Tengo la buena costumbre (o mala, según se mire) de levantarme el sábado y el domingo a las siete de la mañana para ir a nadar. Cuando salgo a la calle, mochila en mano, conecto el piloto automático para llegar al gimnasio y apenas veo la gente con la que me cruzo, pero no hace mucho observé una escena que me hizo lamentar no tener una cámara para fotografiarla.
En Barcelona estamos acostumbrados a cruzarnos a cualquier hora del día y de la noche con personas que arrastran sus pertenencias y el metal que van rescatando de la basura y casi no nos inmutamos
Dos chicas de poco más de veinte años volvían de fiesta, el peinado ya deshecho, el maquillaje un poco desgastado y, en su cuerpo, el alcohol necesario para aguantar hasta el amanecer; andaban riendo y dando voces, circunstancia que seguro significó el fin del descanso de algún vecino. Se detuvieron, y sonrientes, se hicieron un selfie con el móvil de una de ellas, poniendo los morritos reglamentarios. No se dieron ni cuenta de que, tras ellas, a un metro escaso de distancia, un chico que aparentaba su misma edad, acababa de salir del cajero de un banco donde había pasado la noche y, tras colocar junto a él su carro de supermercado lleno de mantas, chatarra y objetos de lo más variado, encendía un cigarrillo y las observaba. Los ojos oscuros del chico podían expresar muchas cosas: envidia, deseo, desprecio, imposible adivinarlo. Ni se dieron cuenta de su presencia, estaban en su mundo, en su realidad, el muchacho del carro, sucio y desastrado, no existía.
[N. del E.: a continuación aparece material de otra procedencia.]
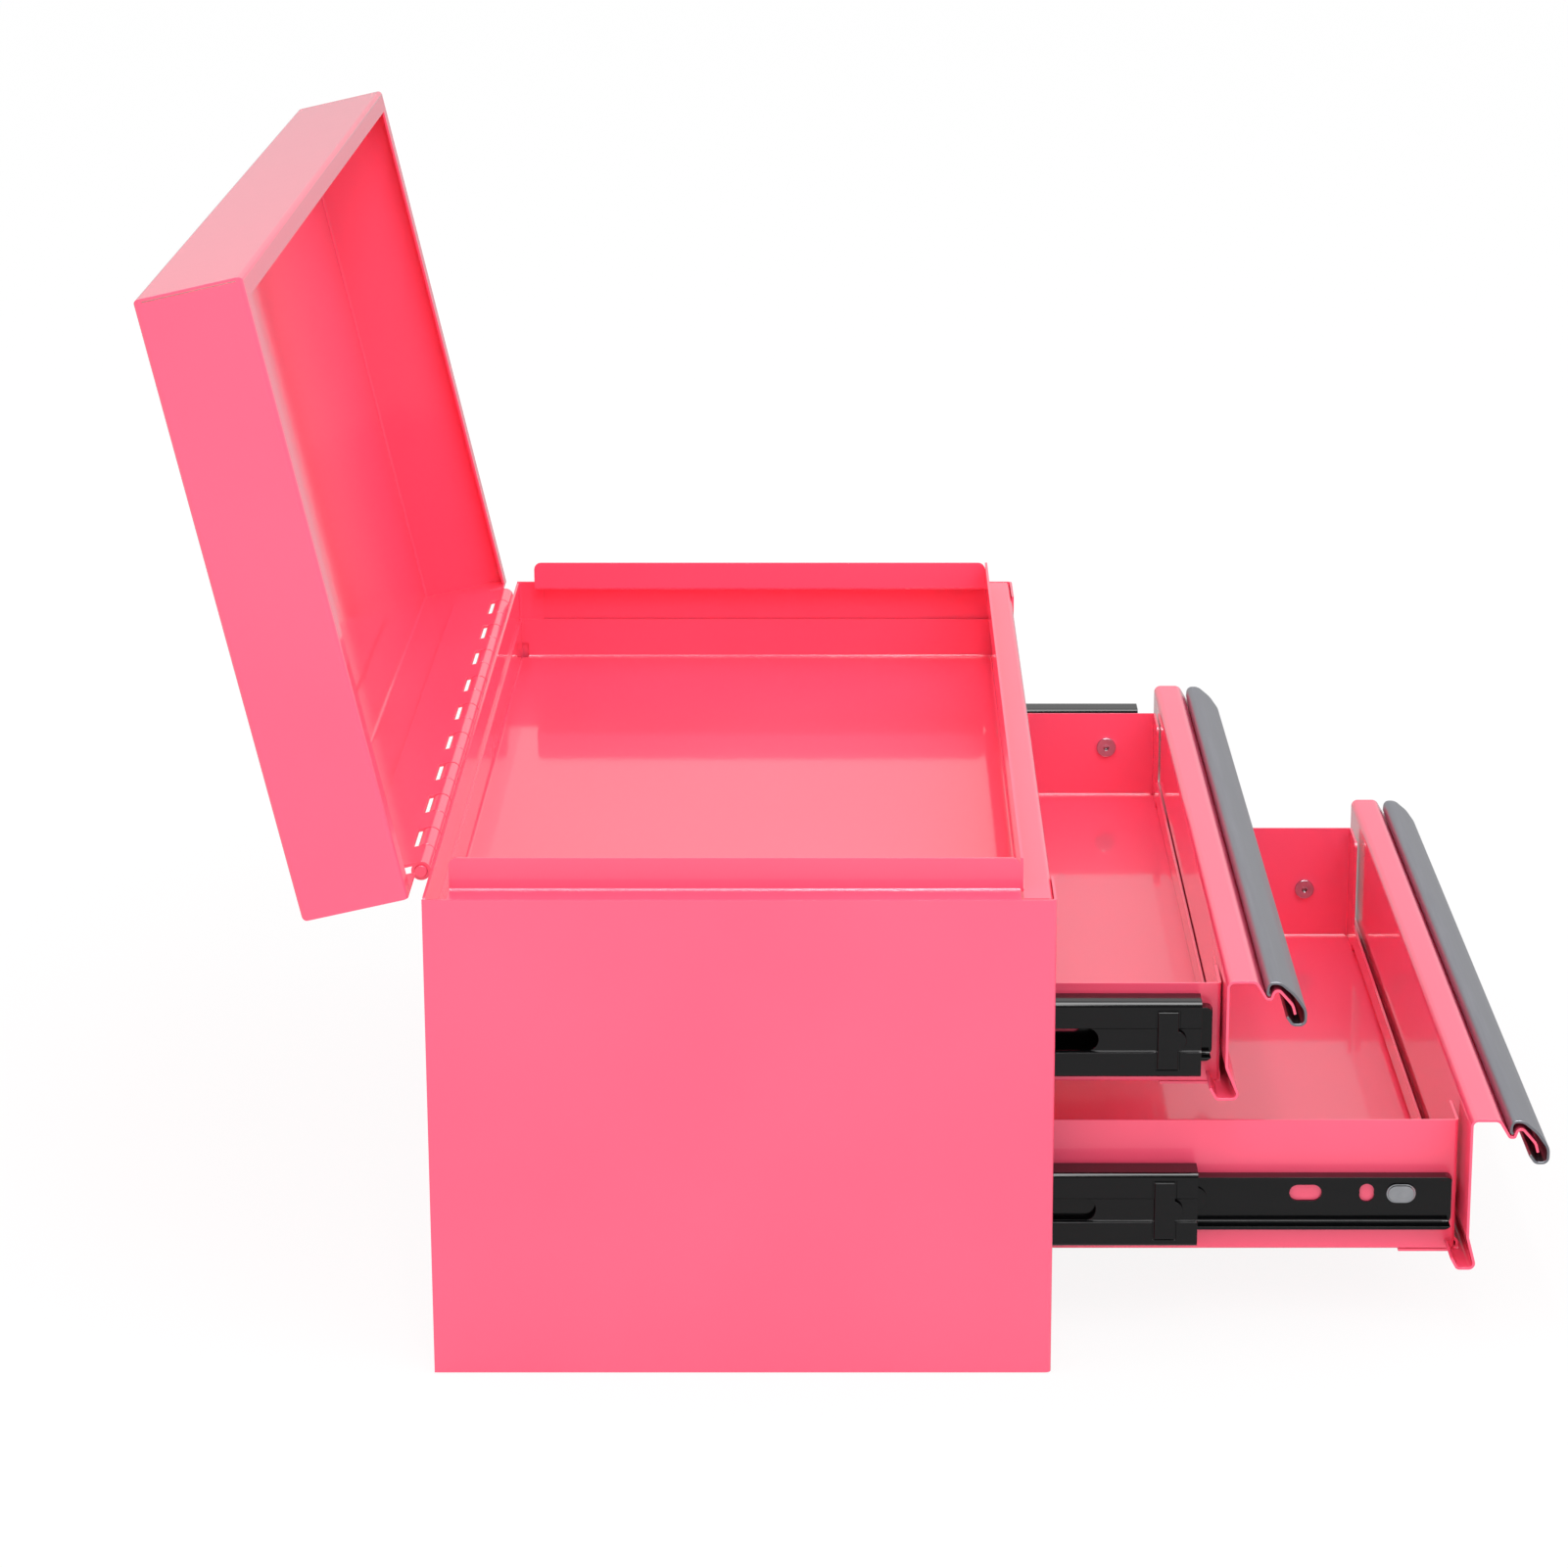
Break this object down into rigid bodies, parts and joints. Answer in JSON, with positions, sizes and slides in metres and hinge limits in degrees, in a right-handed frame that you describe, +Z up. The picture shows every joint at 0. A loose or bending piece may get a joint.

En Barcelona estamos acostumbrados a cruzarnos a cualquier hora del día y de la noche con personas que arrastran sus pertenencias y el metal que van rescatando de la basura y casi no nos inmutamos. Los llamados 'chatarreros', hombres y mujeres, son inmigrantes, en su mayoría subsaharianos y rumanos, que venden lo que recogen allí donde pueden y son explotados por mafias. Los hay que se arriesgan a entrar en propiedades privadas para apoderarse de todo tipo de material y acaban siendo detenidos por un delito de robo con fuerza. Algunos consiguen mejorar su vida; otros subsistirán de cualquier forma mientras la salud aguante. Sin oportunidades, no puede haber una salida y, por el momento, ningún gobierno de la ciudad, de un color o de otro, se ha propuesto terminar con esa situación. Y ahí siguen, invisibles para algunos, pero formando parte del paisaje.
Charles Dickens en Nuestro amigo común critica la Ley de Pobres vigente en la Inglaterra de 1865 y dice lo siguiente sobre los que discrepan de su opinión: "Unos afirman que no existen pobres dignos de ese nombre que prefieran morir lentamente de hambre y por las inclemencias del tiempo en vez de la misericordia del funcionario de la beneficencia y ciertos asilos de pobres; los otros admiten la existencia de esos pobres, pero niegan que tengan causa o motivo para hacer lo que hacen". En definitiva, que hay quien piensa que la pobreza es algo que se escoge.
Cuando llegué a la altura de las chicas, estas echaron a andar riendo y charlando. Si hubieran permanecido donde estaban, un segundo más tarde, sobre sus cabezas habrían caído los excrementos de una gaviota que volaba bajo y que se posó, orgullosa, sobre la acera. El chico terminó el cigarrillo y se volvió para empujar su carro y ponerse en marcha. Empezaba su jornada.